■ GIVEN INSTRUCTION:
Extract every line where the string "scene" appears.

________

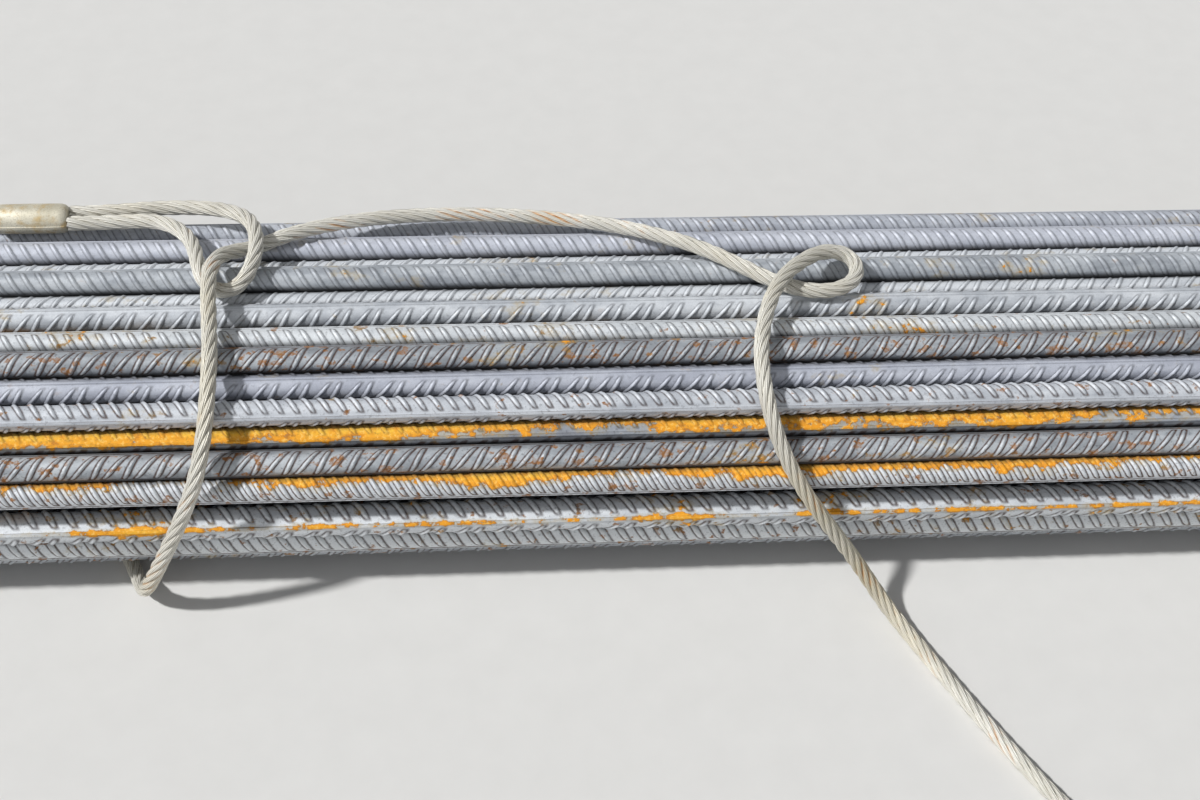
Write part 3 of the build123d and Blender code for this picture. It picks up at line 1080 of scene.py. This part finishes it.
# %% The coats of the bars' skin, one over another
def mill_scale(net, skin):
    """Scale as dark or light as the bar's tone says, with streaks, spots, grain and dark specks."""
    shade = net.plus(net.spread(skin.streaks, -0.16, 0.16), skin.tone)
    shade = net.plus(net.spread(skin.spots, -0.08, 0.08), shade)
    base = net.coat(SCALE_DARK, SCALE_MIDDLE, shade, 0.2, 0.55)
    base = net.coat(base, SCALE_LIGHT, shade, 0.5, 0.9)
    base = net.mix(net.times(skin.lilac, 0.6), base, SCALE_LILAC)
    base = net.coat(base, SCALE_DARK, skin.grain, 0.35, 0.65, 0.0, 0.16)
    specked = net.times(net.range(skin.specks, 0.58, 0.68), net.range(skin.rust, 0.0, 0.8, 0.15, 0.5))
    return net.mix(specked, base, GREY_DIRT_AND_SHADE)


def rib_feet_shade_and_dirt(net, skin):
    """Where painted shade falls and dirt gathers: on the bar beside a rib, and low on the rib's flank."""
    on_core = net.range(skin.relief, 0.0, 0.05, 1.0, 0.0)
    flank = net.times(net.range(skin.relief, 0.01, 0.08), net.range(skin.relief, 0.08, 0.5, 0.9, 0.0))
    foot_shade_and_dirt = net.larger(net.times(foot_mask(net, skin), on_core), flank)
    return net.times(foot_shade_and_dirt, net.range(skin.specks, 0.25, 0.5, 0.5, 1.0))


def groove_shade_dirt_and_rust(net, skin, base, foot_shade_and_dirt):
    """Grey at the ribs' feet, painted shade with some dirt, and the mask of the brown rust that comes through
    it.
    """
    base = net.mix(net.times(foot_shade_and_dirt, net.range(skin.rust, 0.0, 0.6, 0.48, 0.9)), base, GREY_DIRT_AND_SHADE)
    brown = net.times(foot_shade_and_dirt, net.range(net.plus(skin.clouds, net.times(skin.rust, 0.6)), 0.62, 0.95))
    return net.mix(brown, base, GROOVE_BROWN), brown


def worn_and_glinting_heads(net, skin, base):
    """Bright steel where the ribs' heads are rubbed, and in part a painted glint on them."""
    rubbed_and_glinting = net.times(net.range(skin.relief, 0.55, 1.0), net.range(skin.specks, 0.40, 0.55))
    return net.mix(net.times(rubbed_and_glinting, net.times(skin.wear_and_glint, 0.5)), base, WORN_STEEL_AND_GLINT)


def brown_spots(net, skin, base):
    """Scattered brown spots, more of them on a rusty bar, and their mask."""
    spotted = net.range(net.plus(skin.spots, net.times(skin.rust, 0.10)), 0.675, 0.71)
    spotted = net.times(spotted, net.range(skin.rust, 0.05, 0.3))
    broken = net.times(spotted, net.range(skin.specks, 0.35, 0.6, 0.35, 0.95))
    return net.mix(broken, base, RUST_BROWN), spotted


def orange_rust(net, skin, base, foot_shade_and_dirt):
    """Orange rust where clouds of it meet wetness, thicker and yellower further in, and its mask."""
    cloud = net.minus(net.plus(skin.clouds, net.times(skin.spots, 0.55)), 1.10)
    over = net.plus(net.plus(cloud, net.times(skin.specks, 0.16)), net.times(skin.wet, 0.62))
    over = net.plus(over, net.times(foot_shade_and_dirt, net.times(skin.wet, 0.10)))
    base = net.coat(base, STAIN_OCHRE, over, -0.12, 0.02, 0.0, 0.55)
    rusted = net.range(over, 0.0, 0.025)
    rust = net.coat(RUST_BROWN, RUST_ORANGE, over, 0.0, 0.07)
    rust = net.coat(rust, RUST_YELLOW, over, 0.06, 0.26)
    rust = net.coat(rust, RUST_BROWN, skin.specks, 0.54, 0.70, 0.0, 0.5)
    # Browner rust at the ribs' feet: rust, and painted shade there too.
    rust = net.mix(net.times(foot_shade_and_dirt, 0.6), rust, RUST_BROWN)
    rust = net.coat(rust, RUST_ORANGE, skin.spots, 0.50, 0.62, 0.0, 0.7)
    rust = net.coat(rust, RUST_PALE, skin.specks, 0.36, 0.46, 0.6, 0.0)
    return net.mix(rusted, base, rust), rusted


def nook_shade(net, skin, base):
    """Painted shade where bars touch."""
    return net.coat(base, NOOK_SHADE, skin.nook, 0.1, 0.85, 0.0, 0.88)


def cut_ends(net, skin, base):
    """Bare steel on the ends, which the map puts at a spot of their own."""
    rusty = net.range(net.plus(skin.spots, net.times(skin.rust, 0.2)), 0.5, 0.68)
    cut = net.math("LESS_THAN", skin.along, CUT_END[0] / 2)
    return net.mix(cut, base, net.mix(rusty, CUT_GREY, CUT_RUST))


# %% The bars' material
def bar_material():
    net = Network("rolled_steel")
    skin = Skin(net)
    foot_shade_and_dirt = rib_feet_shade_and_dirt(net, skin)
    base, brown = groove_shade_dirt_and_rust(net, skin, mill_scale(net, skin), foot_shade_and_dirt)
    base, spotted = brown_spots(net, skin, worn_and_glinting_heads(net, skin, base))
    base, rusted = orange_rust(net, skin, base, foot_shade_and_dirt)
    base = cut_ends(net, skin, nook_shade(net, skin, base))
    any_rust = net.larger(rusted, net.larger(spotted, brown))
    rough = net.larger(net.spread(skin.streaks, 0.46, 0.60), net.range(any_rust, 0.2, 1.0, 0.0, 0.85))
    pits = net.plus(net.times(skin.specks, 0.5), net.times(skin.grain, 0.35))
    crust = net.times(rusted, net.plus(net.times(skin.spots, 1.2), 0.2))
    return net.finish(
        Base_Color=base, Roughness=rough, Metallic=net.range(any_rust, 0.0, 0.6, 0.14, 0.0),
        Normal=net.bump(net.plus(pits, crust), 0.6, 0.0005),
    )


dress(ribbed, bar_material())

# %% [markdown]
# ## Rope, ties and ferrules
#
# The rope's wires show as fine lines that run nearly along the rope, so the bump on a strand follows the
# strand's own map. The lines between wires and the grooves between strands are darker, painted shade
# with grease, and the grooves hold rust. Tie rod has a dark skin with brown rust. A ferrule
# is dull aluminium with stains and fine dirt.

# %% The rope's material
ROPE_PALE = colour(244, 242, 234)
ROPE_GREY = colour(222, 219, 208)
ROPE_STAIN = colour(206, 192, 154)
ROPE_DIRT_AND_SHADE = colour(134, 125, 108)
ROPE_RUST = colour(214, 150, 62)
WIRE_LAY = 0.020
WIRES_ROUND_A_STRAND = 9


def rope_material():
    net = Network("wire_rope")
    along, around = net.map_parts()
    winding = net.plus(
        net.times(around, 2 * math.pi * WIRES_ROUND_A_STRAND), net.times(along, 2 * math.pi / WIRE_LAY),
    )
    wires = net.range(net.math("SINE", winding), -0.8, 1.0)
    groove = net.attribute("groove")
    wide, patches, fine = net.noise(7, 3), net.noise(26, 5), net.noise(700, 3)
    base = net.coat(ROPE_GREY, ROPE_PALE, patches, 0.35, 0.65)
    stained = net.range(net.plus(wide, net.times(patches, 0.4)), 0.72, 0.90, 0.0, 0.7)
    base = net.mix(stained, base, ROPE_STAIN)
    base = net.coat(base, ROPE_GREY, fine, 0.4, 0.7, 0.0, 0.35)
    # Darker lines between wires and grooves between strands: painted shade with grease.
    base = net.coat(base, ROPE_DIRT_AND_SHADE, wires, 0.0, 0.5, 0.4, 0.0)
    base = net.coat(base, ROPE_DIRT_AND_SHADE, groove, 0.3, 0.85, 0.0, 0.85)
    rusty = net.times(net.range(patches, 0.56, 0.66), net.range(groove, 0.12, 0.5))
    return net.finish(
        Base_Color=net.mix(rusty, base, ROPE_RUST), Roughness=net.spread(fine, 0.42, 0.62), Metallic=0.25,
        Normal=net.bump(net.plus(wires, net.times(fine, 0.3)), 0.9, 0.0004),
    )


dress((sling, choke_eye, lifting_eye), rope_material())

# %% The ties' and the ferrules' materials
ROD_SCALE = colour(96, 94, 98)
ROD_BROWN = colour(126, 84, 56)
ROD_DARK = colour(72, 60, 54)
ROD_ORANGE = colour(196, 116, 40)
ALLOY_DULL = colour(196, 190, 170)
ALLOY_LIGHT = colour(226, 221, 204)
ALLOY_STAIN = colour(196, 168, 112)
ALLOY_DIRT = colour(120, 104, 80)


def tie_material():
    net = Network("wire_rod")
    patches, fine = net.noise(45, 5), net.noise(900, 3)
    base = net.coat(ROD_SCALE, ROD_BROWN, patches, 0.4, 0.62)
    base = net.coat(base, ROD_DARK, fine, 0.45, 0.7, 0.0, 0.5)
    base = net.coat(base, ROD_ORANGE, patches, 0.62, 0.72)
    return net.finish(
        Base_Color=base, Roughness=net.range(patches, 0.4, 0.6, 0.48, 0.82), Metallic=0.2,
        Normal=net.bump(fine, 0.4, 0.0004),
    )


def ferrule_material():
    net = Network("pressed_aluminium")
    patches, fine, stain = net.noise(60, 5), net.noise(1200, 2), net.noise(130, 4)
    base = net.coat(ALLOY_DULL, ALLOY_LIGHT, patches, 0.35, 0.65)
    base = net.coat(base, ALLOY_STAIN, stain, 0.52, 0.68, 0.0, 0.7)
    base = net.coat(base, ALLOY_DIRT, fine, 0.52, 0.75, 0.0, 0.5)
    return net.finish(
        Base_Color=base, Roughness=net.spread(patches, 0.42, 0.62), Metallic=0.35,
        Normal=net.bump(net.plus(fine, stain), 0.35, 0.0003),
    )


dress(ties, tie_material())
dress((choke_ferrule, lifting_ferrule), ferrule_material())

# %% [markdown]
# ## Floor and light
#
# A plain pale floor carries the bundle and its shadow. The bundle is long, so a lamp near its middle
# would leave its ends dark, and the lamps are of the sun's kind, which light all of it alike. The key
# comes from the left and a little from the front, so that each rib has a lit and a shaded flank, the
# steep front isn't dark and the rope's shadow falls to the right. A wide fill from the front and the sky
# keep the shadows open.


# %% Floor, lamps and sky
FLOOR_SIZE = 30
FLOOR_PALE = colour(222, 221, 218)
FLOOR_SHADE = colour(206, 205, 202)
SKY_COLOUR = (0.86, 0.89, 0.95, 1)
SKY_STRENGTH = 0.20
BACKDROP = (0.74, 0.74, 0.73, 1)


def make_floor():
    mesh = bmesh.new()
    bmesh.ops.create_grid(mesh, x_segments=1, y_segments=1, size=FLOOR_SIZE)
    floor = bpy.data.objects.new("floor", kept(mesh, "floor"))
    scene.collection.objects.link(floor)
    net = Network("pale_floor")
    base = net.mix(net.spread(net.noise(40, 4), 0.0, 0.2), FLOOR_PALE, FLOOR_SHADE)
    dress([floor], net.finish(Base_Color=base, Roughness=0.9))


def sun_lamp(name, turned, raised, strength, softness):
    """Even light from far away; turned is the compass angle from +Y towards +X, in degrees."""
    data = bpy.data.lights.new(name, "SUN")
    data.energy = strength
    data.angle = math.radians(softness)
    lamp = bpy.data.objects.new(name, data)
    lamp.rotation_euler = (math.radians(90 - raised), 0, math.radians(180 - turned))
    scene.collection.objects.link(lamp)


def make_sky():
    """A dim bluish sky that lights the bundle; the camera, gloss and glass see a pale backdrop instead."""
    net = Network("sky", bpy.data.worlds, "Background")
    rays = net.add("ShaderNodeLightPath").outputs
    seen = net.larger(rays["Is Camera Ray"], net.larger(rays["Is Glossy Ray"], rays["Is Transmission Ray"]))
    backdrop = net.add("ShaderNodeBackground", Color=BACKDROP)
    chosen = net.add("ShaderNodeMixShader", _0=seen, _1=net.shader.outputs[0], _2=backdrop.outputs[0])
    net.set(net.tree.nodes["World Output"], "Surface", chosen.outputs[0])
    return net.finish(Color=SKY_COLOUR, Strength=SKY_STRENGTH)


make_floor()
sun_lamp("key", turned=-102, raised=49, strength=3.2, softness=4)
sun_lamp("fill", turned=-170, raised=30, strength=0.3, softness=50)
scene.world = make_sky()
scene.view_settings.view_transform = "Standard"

________

■ THE RESPONSE:
Write part 3 of the build123d and Blender code for this picture. It picks up at line 1080 of scene.py. This part finishes it.
    scene.collection.objects.link(floor)
    scene.collection.objects.link(lamp)
scene.world = make_sky()
scene.view_settings.view_transform = "Standard"